■ JOB
Reproduce each line exactly, including spacing and punctuation.

=== SUPPLIED INFORMATION ===

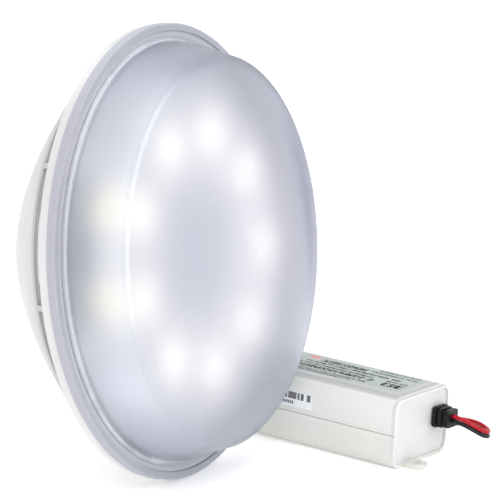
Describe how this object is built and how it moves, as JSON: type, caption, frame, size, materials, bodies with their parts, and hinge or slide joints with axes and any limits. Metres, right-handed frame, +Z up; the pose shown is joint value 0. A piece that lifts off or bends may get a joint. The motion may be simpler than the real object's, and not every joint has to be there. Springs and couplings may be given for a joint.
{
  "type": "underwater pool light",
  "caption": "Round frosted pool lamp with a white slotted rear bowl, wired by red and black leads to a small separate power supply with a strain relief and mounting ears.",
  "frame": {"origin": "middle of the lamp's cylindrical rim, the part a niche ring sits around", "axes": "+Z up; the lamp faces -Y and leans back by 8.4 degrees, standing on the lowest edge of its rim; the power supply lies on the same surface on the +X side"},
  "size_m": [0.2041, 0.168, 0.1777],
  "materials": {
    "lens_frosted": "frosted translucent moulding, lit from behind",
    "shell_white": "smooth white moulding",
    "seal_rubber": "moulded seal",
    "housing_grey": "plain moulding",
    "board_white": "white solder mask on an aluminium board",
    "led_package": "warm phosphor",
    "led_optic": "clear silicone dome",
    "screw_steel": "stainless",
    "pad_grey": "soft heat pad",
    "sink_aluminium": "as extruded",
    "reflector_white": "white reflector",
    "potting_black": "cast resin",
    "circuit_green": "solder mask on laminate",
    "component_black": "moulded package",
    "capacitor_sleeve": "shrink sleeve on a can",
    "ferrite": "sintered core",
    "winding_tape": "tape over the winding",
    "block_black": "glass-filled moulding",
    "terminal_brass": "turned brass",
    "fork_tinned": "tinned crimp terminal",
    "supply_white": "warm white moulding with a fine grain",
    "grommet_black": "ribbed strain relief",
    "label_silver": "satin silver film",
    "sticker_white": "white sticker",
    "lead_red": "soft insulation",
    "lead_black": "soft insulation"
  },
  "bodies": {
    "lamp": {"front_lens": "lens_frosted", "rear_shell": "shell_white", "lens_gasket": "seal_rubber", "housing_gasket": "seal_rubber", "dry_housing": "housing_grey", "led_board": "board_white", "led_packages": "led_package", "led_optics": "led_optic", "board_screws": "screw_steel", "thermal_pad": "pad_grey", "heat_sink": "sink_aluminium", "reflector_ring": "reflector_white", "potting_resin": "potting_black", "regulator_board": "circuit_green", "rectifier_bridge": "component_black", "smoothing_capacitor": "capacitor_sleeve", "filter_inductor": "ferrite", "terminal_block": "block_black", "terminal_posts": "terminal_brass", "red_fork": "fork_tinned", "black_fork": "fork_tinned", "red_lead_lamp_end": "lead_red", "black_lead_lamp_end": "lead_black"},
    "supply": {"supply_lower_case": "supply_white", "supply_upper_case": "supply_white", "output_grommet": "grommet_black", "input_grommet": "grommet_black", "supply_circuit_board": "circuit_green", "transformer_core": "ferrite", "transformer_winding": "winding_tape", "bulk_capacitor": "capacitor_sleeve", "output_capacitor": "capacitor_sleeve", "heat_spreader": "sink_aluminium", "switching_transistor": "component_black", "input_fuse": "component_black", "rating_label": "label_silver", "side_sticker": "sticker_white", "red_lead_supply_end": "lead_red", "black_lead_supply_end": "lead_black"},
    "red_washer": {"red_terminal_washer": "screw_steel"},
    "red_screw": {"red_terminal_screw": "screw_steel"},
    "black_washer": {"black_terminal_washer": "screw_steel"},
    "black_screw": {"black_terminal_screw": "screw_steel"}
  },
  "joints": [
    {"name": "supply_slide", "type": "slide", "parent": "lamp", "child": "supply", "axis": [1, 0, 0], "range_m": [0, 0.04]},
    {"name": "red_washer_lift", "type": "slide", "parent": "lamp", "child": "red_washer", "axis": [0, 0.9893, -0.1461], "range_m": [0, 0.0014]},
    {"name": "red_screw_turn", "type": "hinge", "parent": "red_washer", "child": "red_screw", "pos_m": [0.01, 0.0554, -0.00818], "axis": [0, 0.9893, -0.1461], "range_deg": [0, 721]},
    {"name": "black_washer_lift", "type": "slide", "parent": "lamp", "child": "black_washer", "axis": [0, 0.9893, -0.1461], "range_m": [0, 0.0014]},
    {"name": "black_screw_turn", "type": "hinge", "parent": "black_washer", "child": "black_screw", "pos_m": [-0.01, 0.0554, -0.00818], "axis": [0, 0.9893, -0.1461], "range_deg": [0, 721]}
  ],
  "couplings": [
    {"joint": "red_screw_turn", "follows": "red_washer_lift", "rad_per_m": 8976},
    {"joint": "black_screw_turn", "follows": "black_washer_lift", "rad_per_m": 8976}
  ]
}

===

■ THE OUTPUT
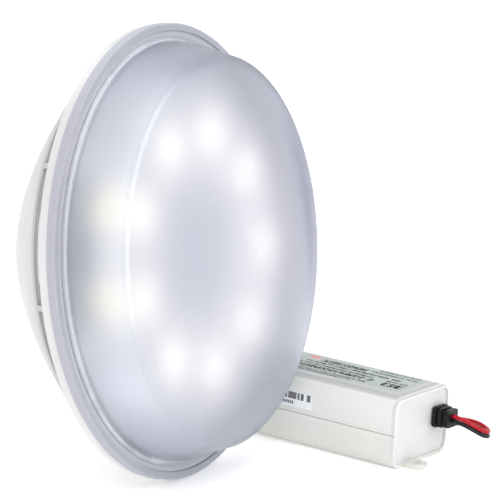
Describe how this object is built and how it moves, as JSON: type, caption, frame, size, materials, bodies with their parts, and hinge or slide joints with axes and any limits. Metres, right-handed frame, +Z up; the pose shown is joint value 0. A piece that lifts off or bends may get a joint. The motion may be simpler than the real object's, and not every joint has to be there. Springs and couplings may be given for a joint.
{
  "type": "underwater pool light",
  "caption": "Round frosted pool lamp with a white slotted rear bowl, wired by red and black leads to a small separate power supply with a strain relief and mounting ears.",
  "frame": {"origin": "middle of the lamp's cylindrical rim, the part a niche ring sits around", "axes": "+Z up; the lamp faces -Y and leans back by 8.4 degrees, standing on the lowest edge of its rim; the power supply lies on the same surface on the +X side"},
  "size_m": [0.2041, 0.168, 0.1777],
  "materials": {
    "lens_frosted": "frosted translucent moulding, lit from behind",
    "shell_white": "smooth white moulding",
    "seal_rubber": "moulded seal",
    "housing_grey": "plain moulding",
    "board_white": "white solder mask on an aluminium board",
    "led_package": "warm phosphor",
    "led_optic": "clear silicone dome",
    "screw_steel": "stainless",
    "pad_grey": "soft heat pad",
    "sink_aluminium": "as extruded",
    "reflector_white": "white reflector",
    "potting_black": "cast resin",
    "circuit_green": "solder mask on laminate",
    "component_black": "moulded package",
    "capacitor_sleeve": "shrink sleeve on a can",
    "ferrite": "sintered core",
    "winding_tape": "tape over the winding",
    "block_black": "glass-filled moulding",
    "terminal_brass": "turned brass",
    "fork_tinned": "tinned crimp terminal",
    "supply_white": "warm white moulding with a fine grain",
    "grommet_black": "ribbed strain relief",
    "label_silver": "satin silver film",
    "sticker_white": "white sticker",
    "lead_red": "soft insulation",
    "lead_black": "soft insulation"
  },
  "bodies": {
    "lamp": {"front_lens": "lens_frosted", "rear_shell": "shell_white", "lens_gasket": "seal_rubber", "housing_gasket": "seal_rubber", "dry_housing": "housing_grey", "led_board": "board_white", "led_packages": "led_package", "led_optics": "led_optic", "board_screws": "screw_steel", "thermal_pad": "pad_grey", "heat_sink": "sink_aluminium", "reflector_ring": "reflector_white", "potting_resin": "potting_black", "regulator_board": "circuit_green", "rectifier_bridge": "component_black", "smoothing_capacitor": "capacitor_sleeve", "filter_inductor": "ferrite", "terminal_block": "block_black", "terminal_posts": "terminal_brass", "red_fork": "fork_tinned", "black_fork": "fork_tinned", "red_lead_lamp_end": "lead_red", "black_lead_lamp_end": "lead_black"},
    "supply": {"supply_lower_case": "supply_white", "supply_upper_case": "supply_white", "output_grommet": "grommet_black", "input_grommet": "grommet_black", "supply_circuit_board": "circuit_green", "transformer_core": "ferrite", "transformer_winding": "winding_tape", "bulk_capacitor": "capacitor_sleeve", "output_capacitor": "capacitor_sleeve", "heat_spreader": "sink_aluminium", "switching_transistor": "component_black", "input_fuse": "component_black", "rating_label": "label_silver", "side_sticker": "sticker_white", "red_lead_supply_end": "lead_red", "black_lead_supply_end": "lead_black"},
    "red_washer": {"red_terminal_washer": "screw_steel"},
    "red_screw": {"red_terminal_screw": "screw_steel"},
    "black_washer": {"black_terminal_washer": "screw_steel"},
    "black_screw": {"black_terminal_screw": "screw_steel"}
  },
  "joints": [
    {"name": "supply_slide", "type": "slide", "parent": "lamp", "child": "supply", "axis": [1, 0, 0], "range_m": [0, 0.04]},
    {"name": "red_washer_lift", "type": "slide", "parent": "lamp", "child": "red_washer", "axis": [0, 0.9893, -0.1461], "range_m": [0, 0.0014]},
    {"name": "red_screw_turn", "type": "hinge", "parent": "red_washer", "child": "red_screw", "pos_m": [0.01, 0.0554, -0.00818], "axis": [0, 0.9893, -0.1461], "range_deg": [0, 721]},
    {"name": "black_washer_lift", "type": "slide", "parent": "lamp", "child": "black_washer", "axis": [0, 0.9893, -0.1461], "range_m": [0, 0.0014]},
    {"name": "black_screw_turn", "type": "hinge", "parent": "black_washer", "child": "black_screw", "pos_m": [-0.01, 0.0554, -0.00818], "axis": [0, 0.9893, -0.1461], "range_deg": [0, 721]}
  ],
  "couplings": [
    {"joint": "red_screw_turn", "follows": "red_washer_lift", "rad_per_m": 8976},
    {"joint": "black_screw_turn", "follows": "black_washer_lift", "rad_per_m": 8976}
  ]
}